Stories of chesed abound when we allow ourselves to see them. Mimi shared with me a Facebook post by a friend of her about a woman putting up posters of family members who were kidnapped by Hamas. A Muslim Palestinian man came up to her and told her and that he wants peace. They talked for about 30 minutes – he acknowledged the pain and suffering caused by Hamas and shared support for the woman going through the excruciating pain of a family member in captivity. Then he went into his house and returned with a meal he bought for her sharing the Arabic word for a pillar of Islam – sadaqahi – which we call tzedakah in Hebrew.
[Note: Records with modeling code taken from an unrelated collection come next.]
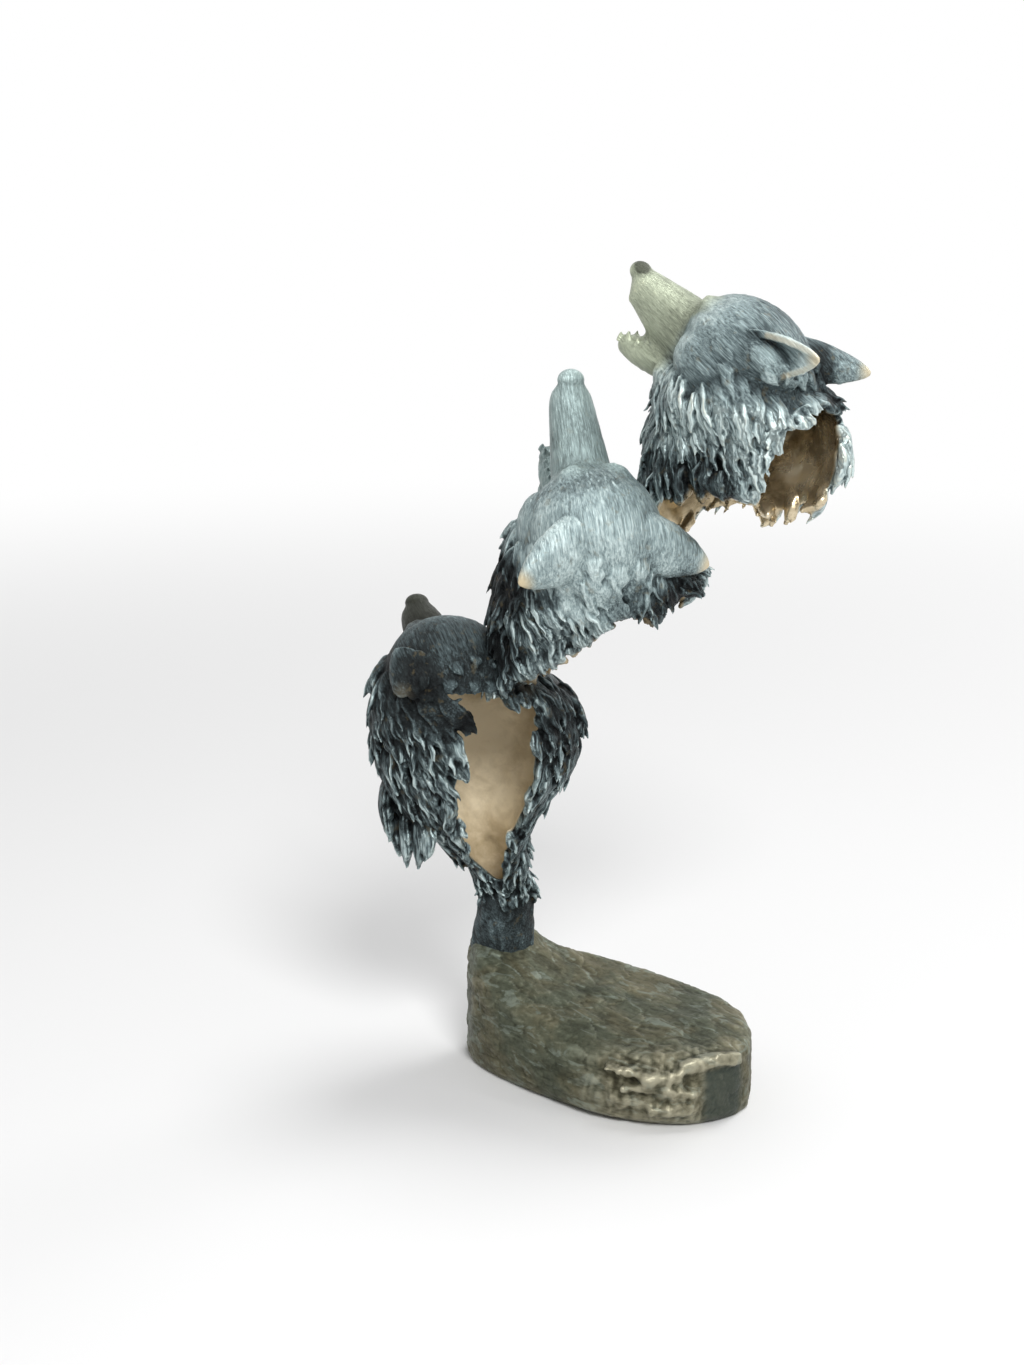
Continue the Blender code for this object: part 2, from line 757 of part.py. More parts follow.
def main():
    for old in list(bpy.data.objects):
        bpy.data.objects.remove(old)
    bm = bmesh.new()
    bm.from_mesh(rock())
    for wolf in WOLVES:
        bm.from_mesh(bust(wolf))
    cast = largest_body(fused(mesh_from(bm, "howling_wolves"), CAST_VOXEL, smooth=1))
    cast.calc_loop_triangles()
    share = MOST_TRIANGLES / len(cast.loop_triangles)
    cast = evaluated(cast, ("DECIMATE", {"ratio": share, "use_collapse_triangulate": True}))
    cast.name = "howling_wolves"
    cast.materials.clear()
    cast.materials.append(bronze())
    sculpture = bpy.data.objects.new("howling_wolves", cast)
    collection = bpy.data.collections.new("howling_wolves")
    bpy.context.scene.collection.children.link(collection)
    collection.objects.link(sculpture)


if __name__ == "__main__":
    main()
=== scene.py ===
"""Bronze sculpture: three howling wolf busts, hollow and open at the back, rising in an arc from a rock.

Each bust is built as a thin cut shell with locks and strands of fur, and the rock with its flakes. They
stand for the one cast body. Metres, +Z up.
"""

import math
import random

import bpy
import numpy as np
from mathutils import Euler, Matrix, Vector, kdtree, noise
from mathutils.bvhtree import BVHTree

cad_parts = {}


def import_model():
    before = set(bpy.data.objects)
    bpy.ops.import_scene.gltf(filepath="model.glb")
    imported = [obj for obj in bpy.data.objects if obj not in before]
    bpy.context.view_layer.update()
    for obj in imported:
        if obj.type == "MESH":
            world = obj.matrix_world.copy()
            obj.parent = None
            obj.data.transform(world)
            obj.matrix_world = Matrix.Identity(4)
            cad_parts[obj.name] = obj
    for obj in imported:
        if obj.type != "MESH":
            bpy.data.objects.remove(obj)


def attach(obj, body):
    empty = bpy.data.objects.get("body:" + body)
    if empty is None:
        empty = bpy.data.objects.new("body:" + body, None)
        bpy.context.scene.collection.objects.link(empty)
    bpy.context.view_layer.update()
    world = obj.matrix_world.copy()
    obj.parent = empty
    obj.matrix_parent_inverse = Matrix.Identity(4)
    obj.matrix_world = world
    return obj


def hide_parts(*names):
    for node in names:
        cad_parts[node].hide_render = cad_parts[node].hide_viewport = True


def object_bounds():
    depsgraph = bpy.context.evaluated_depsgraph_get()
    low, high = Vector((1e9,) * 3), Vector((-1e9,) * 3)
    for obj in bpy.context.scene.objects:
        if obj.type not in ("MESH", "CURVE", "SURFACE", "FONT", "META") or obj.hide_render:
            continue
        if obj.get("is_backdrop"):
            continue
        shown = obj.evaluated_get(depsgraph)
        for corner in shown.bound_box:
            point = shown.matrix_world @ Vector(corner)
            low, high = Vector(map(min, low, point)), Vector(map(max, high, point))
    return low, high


# The casting
WALL = 0.0042
FORM_VOXEL = 0.0022
CAST_VOXEL = 0.00062
ROCK_VOXEL = 0.0010
MOST_TRIANGLES = 196000
NOISE_SEED = 5
# How far the raw metal inside each bust bulges
CAST_LUMPS = {"lower": 0.0009, "middle": 0.0018, "upper": 0.0026}
# Spots of painted shade and painted highlight on each bust, with some darker patina and the upper wolf's
# dark nose: (x, z, radius) in mm and the change of tone
PAINTED_LIGHT_AND_DARK_BRONZE = {
    "lower": [
        (-118, 200, 20, -0.12), (-116, 160, 20, -0.12), (-20, 205, 26, -0.24), (-101, 236, 14, -0.26),
        (-70, 188, 20, 0.30), (-64, 120, 22, -0.16), (-69, 212, 9, -0.30),
    ],
    "middle": [
        (-56, 284, 17, -0.54), (-62, 250, 18, -0.50), (-46, 226, 12, -0.20), (-32, 281, 8, -0.25),
        (16, 272, 18, -0.20), (38, 280, 13, -0.40), (50, 310, 9, -0.2),
    ],
    "upper": [
        (14, 370, 17, -0.34), (18, 338, 18, -0.34), (48, 333, 21, -0.50), (120, 394, 20, -0.30),
        (17.5, 440, 5, -0.75), (115, 370, 10, -0.50), (101, 334, 9, 0.60), (122, 342, 9, 0.70),
        (79, 313, 8, 0.40), (93, 356, 9, -0.25),
    ],
}
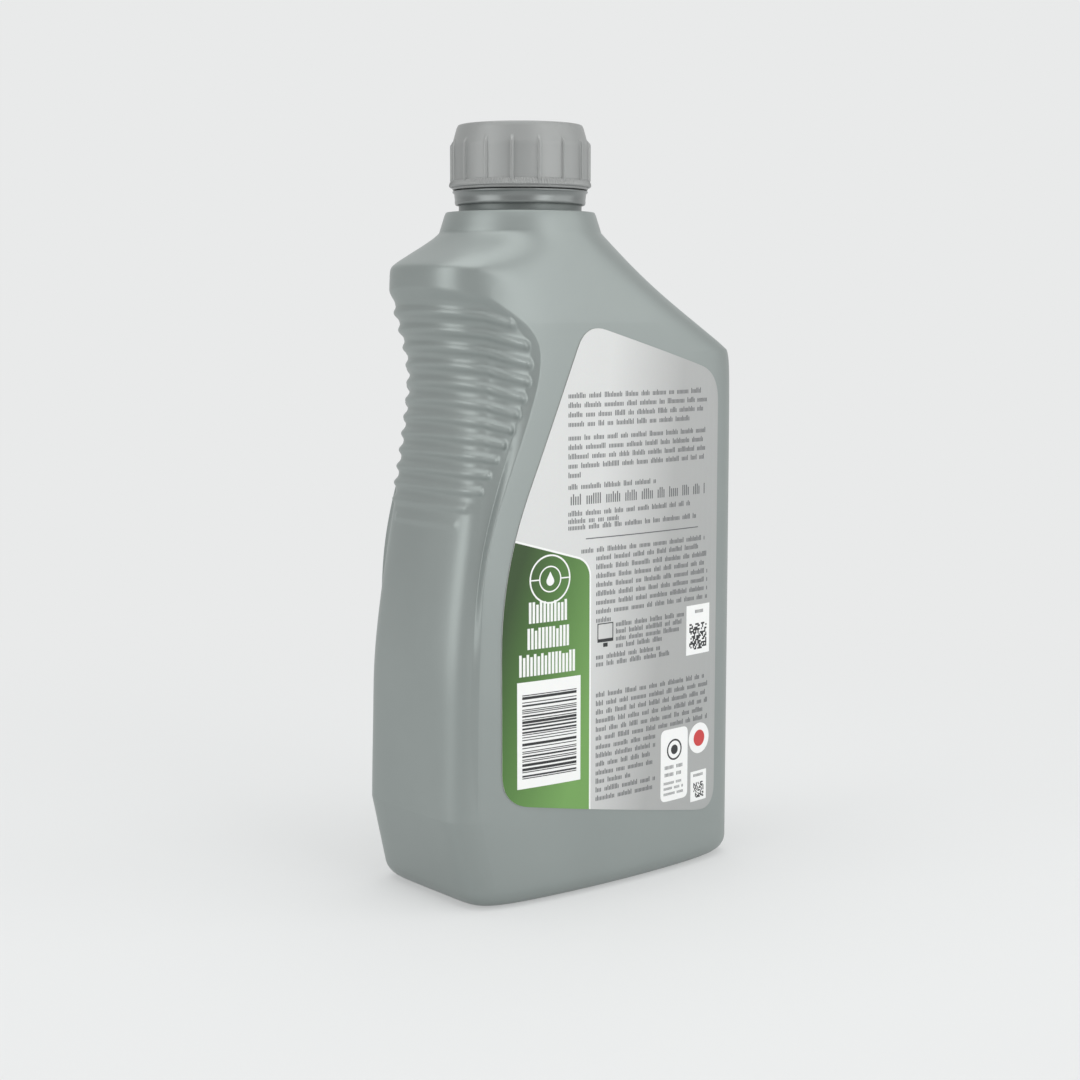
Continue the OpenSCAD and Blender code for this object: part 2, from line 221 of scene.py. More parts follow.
def noise(tree, place, scale, detail=2.0):
    """Cloudy noise: its outputs are a value and a colour."""
    return add_node(tree, "TexNoise", {"Vector": place, "Scale": scale, "Detail": detail}).outputs


def colour_ramp(tree, value, stops):
    """Turn a value into a colour, through stops of a position and a colour."""
    node = add_node(tree, "ValToRGB", {"Fac": value})
    elements = node.color_ramp.elements
    elements[0].position, elements[0].color = stops[0]
    elements[1].position, elements[1].color = stops[-1]
    for position, colour in stops[1:-1]:
        elements.new(position).color = colour
    return node.outputs["Color"]


def mix_colours(tree, factor, first, second, kind="MIX"):
    node = tree.nodes.new("ShaderNodeMix")
    node.data_type, node.blend_type = "RGBA", kind
    feed(tree, node, {"Factor": factor, "A": first, "B": second})
    return node.outputs["Result"]


def show_mixed(tree, output, factor, first, second):
    """Mix two shaders and show the result."""
    node = add_node(tree, "MixShader", {0: factor, 1: first, 2: second})
    feed(tree, tree.nodes[output], {"Surface": node.outputs["Shader"]})


# %% Floor
floor_half = 3.0
bm = bmesh.new()
bmesh.ops.create_grid(bm, x_segments=1, y_segments=1, size=floor_half)
floor_mesh = bpy.data.meshes.new("floor")
bm.to_mesh(floor_mesh)
bm.free()
floor = place_object("floor", floor_mesh)

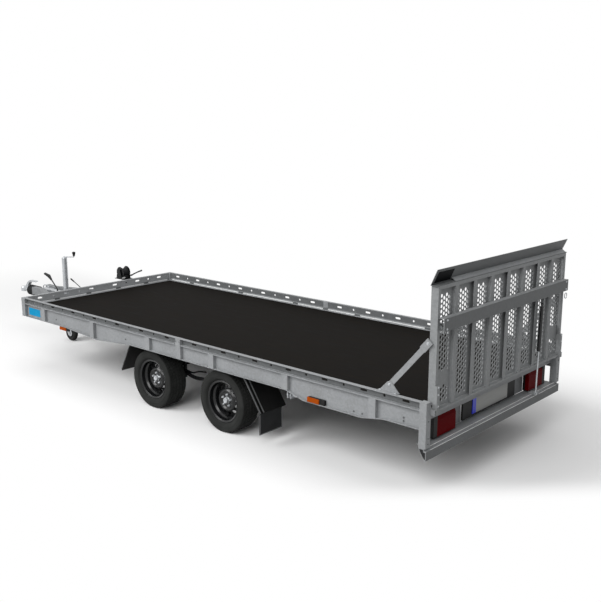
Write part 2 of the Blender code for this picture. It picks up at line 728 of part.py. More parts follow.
def mudflap(name, side):
    y = REAR_AXLE_Y - GUARD_REAR_REACH - GUARD_REAR_SLOPE
    fall = GUARD_UNDERSIDE + GUARD_SHEET - GUARD_END_HEIGHT
    drop = GUARD_SHEET * GUARD_REAR_SLOPE / hypot(GUARD_REAR_SLOPE, fall)
    top = GUARD_END_HEIGHT - drop - SEAT
    return node(name, 'rubber', [box(across(side, GUARD_OUT - FLAP_WIDTH, GUARD_OUT),
                                     (y + 0.001, y + 0.001 + FLAP_THICKNESS),
                                     (top - FLAP_LENGTH, top))])


# Wheel sections, rows of (distance from the wheel's inner face, radius)
BEAD = RIM_RADIUS - 0.0145
TYRE_BORE = BEAD / cos(pi / TYRE_SEGMENTS)
TYRE_SECTION = [
    (0.0275, TYRE_BORE), (0.0275, RIM_RADIUS + 0.001), (0.010, RIM_RADIUS + 0.004),
    (0.000, TYRE_RADIUS - 0.050), (0.004, TYRE_RADIUS - 0.028), (0.018, TYRE_RADIUS - 0.008),
    (0.038, TYRE_RADIUS), (TYRE_WIDTH - 0.038, TYRE_RADIUS),
    (TYRE_WIDTH - 0.018, TYRE_RADIUS - 0.008), (TYRE_WIDTH - 0.004, TYRE_RADIUS - 0.028),
    (TYRE_WIDTH, TYRE_RADIUS - 0.050), (TYRE_WIDTH - 0.010, RIM_RADIUS + 0.004),
    (TYRE_WIDTH - 0.0275, RIM_RADIUS + 0.001), (TYRE_WIDTH - 0.0275, TYRE_BORE),
]
HUB_FACE = TYRE_WIDTH - 0.060
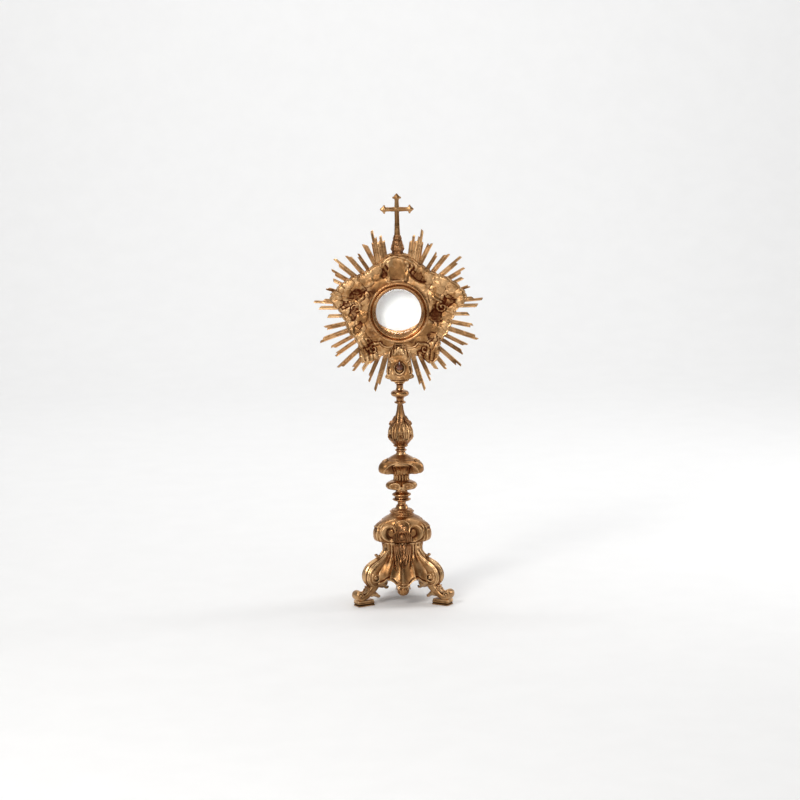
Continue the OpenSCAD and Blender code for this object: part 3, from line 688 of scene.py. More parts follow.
def bell_radius(a, z):
    """Radius of the bell at an angle and a height: lobed towards the legs, fluted below."""
    d = from_face(a)
    rf = np.interp(-z, -FACE_LINE[:, 1], FACE_LINE[:, 0])
    rl = np.interp(-z, -LEG_LINE[:, 1], LEG_LINE[:, 0])
    w = (1 - np.cos(np.radians(d * 3))) / 2
    r = rf + (rl - rf) * w
    flare = smooth(104, 46, z)
    sharp = 1 - np.abs(np.sin(np.radians(d * FLUTE)))
    r = r + (0.9 + 3.1 * flare) * (sharp ** 1.6 - 0.25) * smooth(60, 47, np.abs(d)) * smooth(100.5, 94, z)
    r = (r + 1.1 * np.cos(np.radians(d * 30)) * smooth(60, 86, z) * smooth(101, 95, z)
        * smooth(14, 22, np.abs(d)))
    return r


def hem(a):
    """Height of the bell's scalloped lower edge."""
    d = np.abs(from_face(a))
    z = np.interp(d, [0, 5, 9, 13, 18, 23, 28, 33, 39, 46, 60],
                  [30.5, 30.6, 31.6, 34.4, 39.2, 42.6, 43.4, 41.6, 37.0, 34.4, 34.4])
    return z + 0.9 * np.abs(np.sin(np.radians(d * FLUTE)))


def make_bell():
    a = circle(720)[:, None]
    s = np.linspace(0, 1, 150)[None, :]
    low = hem(a)
    z = BELL_TOP - (BELL_TOP - low) * s
    r = bell_radius(a, z)
    lip = bump(z - low, 1.6, 1.5) * 1.5 - 0.7 * bump(z - low, 4.6, 1.1)
    r = r + lip
    inner = np.minimum(r - BELL_WALL - 1.0 * smooth(60, 95, z), INSIDE_R)
    rr = np.concatenate([r, inner[:, ::-1]], 1)
    zz = np.concatenate([z, z[:, ::-1]], 1)
    g = np.stack([rr * np.cos(a), rr * np.sin(a), zz], -1)
    part = Part().torus(g)
    part.wobble(0.3, 10, 7)
    part.make("fluted_bell", "cast", "stand", ["base_bell"], reach=2.4, gain=0.8)


make_bell()

CAP_LINE = spline([
    (27, 101), (33, 101.5), (38.4, 103.8), (41.4, 108.4), (42.6, 114.5), (42.4, 120.5), (41.4, 125.4),
    (39.9, 129.4), (37.6, 133), (34.2, 136.4),
    (30, 139.6), (25.6, 142.1), (22, 143.7), (20.6, 144.5)], 220)
# The eaves' height, the ears' angle, height and radius, and the moulding over the ornament.
EAVE_Z = 129.6
EAR_AT, EAR_Z, EAR_R = 31, 118.5, 12.5
ARCH_Z, ARCH_WIDE, ARCH_TALL = 131, 21, 9


def cap_radius(a, z, r):
    """The cap's plain radius r with its three lobes, eaves and chasing added."""
    d = from_face(a)
    three = np.cos(np.radians(3 * (d - 60)))
    six = np.cos(np.radians(6 * (d - 60)))
    low = smooth(101, 107, z)
    top = smooth(143.5, 131.5, z)
    r = r * (1 + (0.12 + 0.035 * low) * top * three + (0.03 + 0.06 * low) * top * six)
    # a pointed eave over each leg
    corner = bump(np.abs(d), 60, 6.5)
    r = r + corner * (3.6 * bump(z, EAVE_Z, 1.3) - 1.2 * bump(z, 126.0, 1.4))
    # an ear-shaped hollow on each side of the ornament, under a rolled rim
    x, y = (np.abs(d) - EAR_AT) / EAR_R, (z - EAR_Z - 0.12 * (np.abs(d) - EAR_AT)) / EAR_R
    q = np.sqrt(x * x + y * y)
    body = smooth(101.5, 105, z) * smooth(135, 131, z)
    r = r - (4.4 * (1 - smooth(0.5, 0.98, q)) - 1.2 * bump(q, 1.1, 0.11)) * body
    r = r - 0.8 * bump(q, 1.42, 0.05) * body * smooth(60, 50, np.abs(d))
    for edge in (48, 53.5):
        r = r + 0.8 * bump(np.abs(d), edge, 1.4) * smooth(102, 105, z) * smooth(141, 132, z)
    # a low moulding over the ornament
    x, y = d / ARCH_WIDE, (z - ARCH_Z) / ARCH_TALL
    q = np.sqrt(x * x + np.clip(y, 0, None) ** 2)
    r = r + 0.9 * bump(q, 1.0, 0.07) * smooth(129, 132, z)
    return r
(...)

At the end, she told him salaam alaikum in Arabic – peace to you - and he told her shalom alecheim – peace to you in Hebrew. Sometimes when you feel like there is no humanity left on this earth, it presents itself in the most surprising ways – often clothed in chesed.
Amy has a meditation practice of extending chesed to others. As she sits in silence she offers phrases of well-being: “May you be safe and protected from harm. “May you be healthy and strong.” “May you be happy.” “May you be at peace.” She extends this to herself, to loved ones, strangers, difficult people and all beings. These days, she has focused on the families of the hostages or those who know their loved ones were killed or wounded. Sometimes, she directs love to her friends and loved ones who have relatives serving in the army. When she is able she sends love to innocent people in Gaza – feeling her deep desire to lessen their fear, grief and anguish.
Her words remind us that we have the capacity to extend love to all those who suffer. There is room in our hearts for those whose opinions upset us. When we lead with chesed, people find the courage to say things they worry others will judge them for – and space is created for connection to continue.
As orient yourself around chesed – you find so many places where you can live this in day to day life. From an act like Rebecca’s of giving water to a thirsty person or animals, to thanking a teacher, waiter, postal carrier or family member – those acts of chesed make a difference and ripple. Let’s allow our acts of chesed to be a counterbalance to the forces of hate and vengefulness in the world.
And let’s also extend chesed to ourselves. Amy writes in times of stress we can be “more reactive, more self-focused, quicker to anger, impatience and irritability…We need to forgive ourselves and each other for these behaviors, remembering that when we or someone else speaks harshly, it is because we are suffering, especially now.” She urges us “to offer kindness to ourselves….to feel loved by others and by ourselves.” Let’s be gentle on ourselves and know that it will help us heal. Let’s think about what it means to bring more kindness and compassion – chesed into our lives. Let’s know that our chesed can spread and ripple.
I conclude with the words of Rabbi Ayelet Cohen: “We know that there is enough suffering and trauma and grief and rage to go around. We wonder if there is enough compassion or enough hope to carry us through this time.” Let’s follow in the footsteps of Rebecca and cling to chesed – turning to one another rather than turning away. Let’s blessing one another and ourselves chesed. It’s will help us move forward during these difficult times. Shabbat Shalom.